Longtemps nous avons vécu sous l'identification du religieux et du culturel. La religion fondait l'identité d'une civilisation. Son inscription dans le patrimonial - ce linceul ou ce tombeau qu'est le patrimoine - signe la mort de la religion comme alpha et oméga de la vie collective. C'est alors le patrimoine qui devient l'objet d'un culte, et non plus Dieu ou un prophète - on visite les églises et monastères pour leur beauté, non pour y prier. La folie collective pour la cuisine, si elle prépare à moyen terme sa mort par la patrimonialisation qui l'accompagne (la cuisine française vient d'entrer dans le Patrimoine mondial défini par l'Unesco), substitue à la vieille identification du religieux et du culturel une nouvelle identification : celle du culinaire et du culturel. L'identité d'une civilisation, ce n'est plus sa religion, c'est sa cuisine.
La situation extravagante faite à la cuisine n'est que le symptôme d'une société malade, "une société à la dérive" comme disait le philosophe Cornelius Castoriadis. Cela signifie que la cuisine est vécue, de manière imaginaire, comme le dernier lieu de stabilité, le dernier repère encore debout d'un monde en voie de liquéfaction. Autour d'une table, l'illusion de communauté unie peut se reformer. Autour de recettes, de façons de manger, l'illusion de communication avec toute une civilisation peut renaître - donnant lieu à une parodie involontaire de l'eucharistie.
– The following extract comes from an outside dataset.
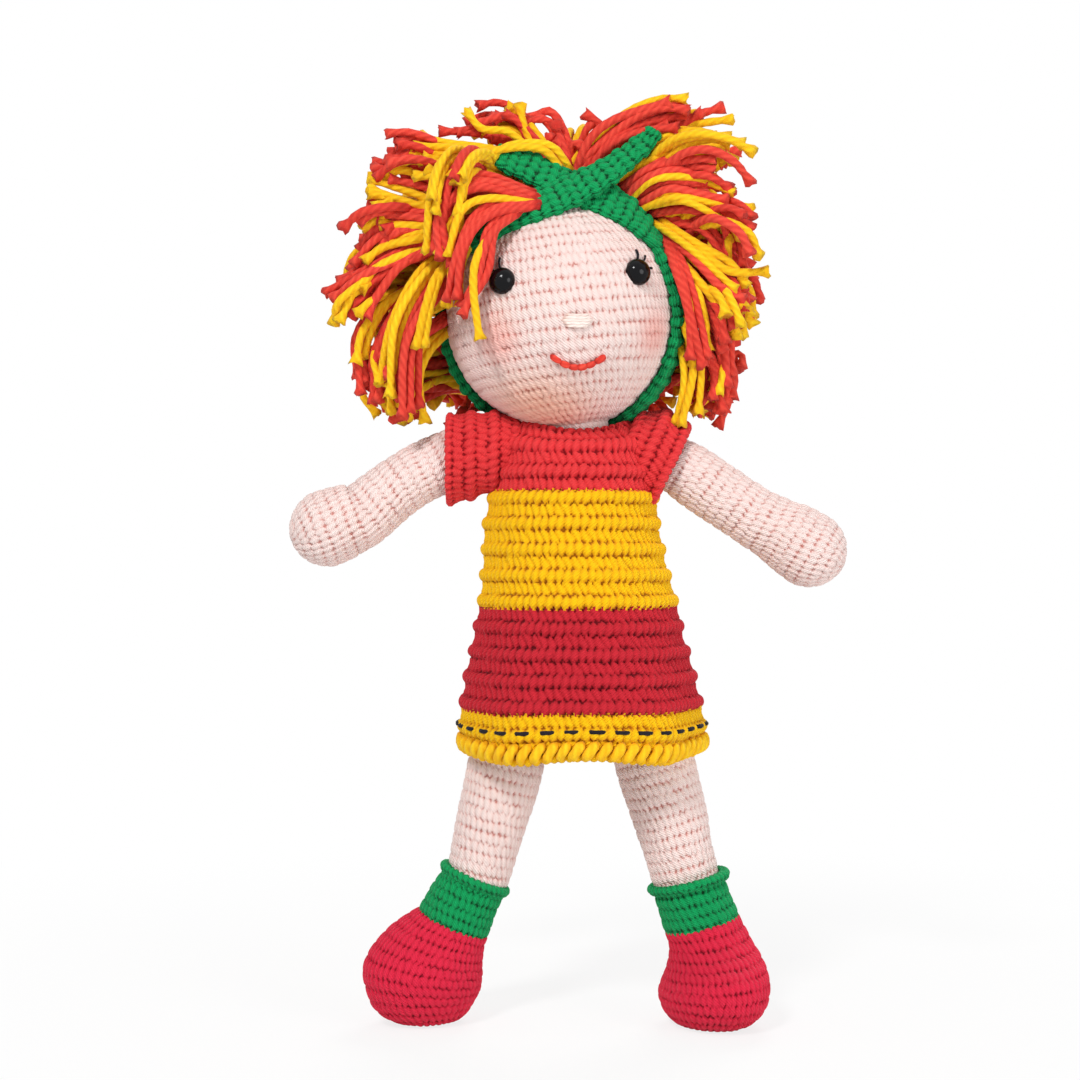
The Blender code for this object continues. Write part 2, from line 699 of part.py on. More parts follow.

La télévision démultiplie cette illusion à l'infini, attribuant à une émission culinaire le même office social qu'un match de football ou de rugby : souder, le temps d'un spectacle mercantile, des millions de personnes en leur laissant croire qu'à cette occasion survit quelque chose qui est déjà perdu, la communauté réelle. La cuisine se fait passer pour remède à la crise du sens, dont chacun s'alarme.
La montée en puissance de la cuisine, et sa létale exploitation médiatique, relèvent de la pathologie sociale. Le rôle qui lui échoit - jouer le fantôme du sens - le prouve. Les vrais amateurs de la table et de ses plaisirs voient d'un mauvais oeil cette promotion. Ils savent en effet que la vraie cuisine est sans enjeu, qu'elle n'est ni un spectacle, ni une complétion, ni surtout le dernier réduit du sens et de la culture nationale. C'est parce que la vraie cuisine est vide de ces parasites - les enjeux - qu'accède à la vérité l'adage du vieil Héraclite : "Les dieux sont aussi dans la cuisine."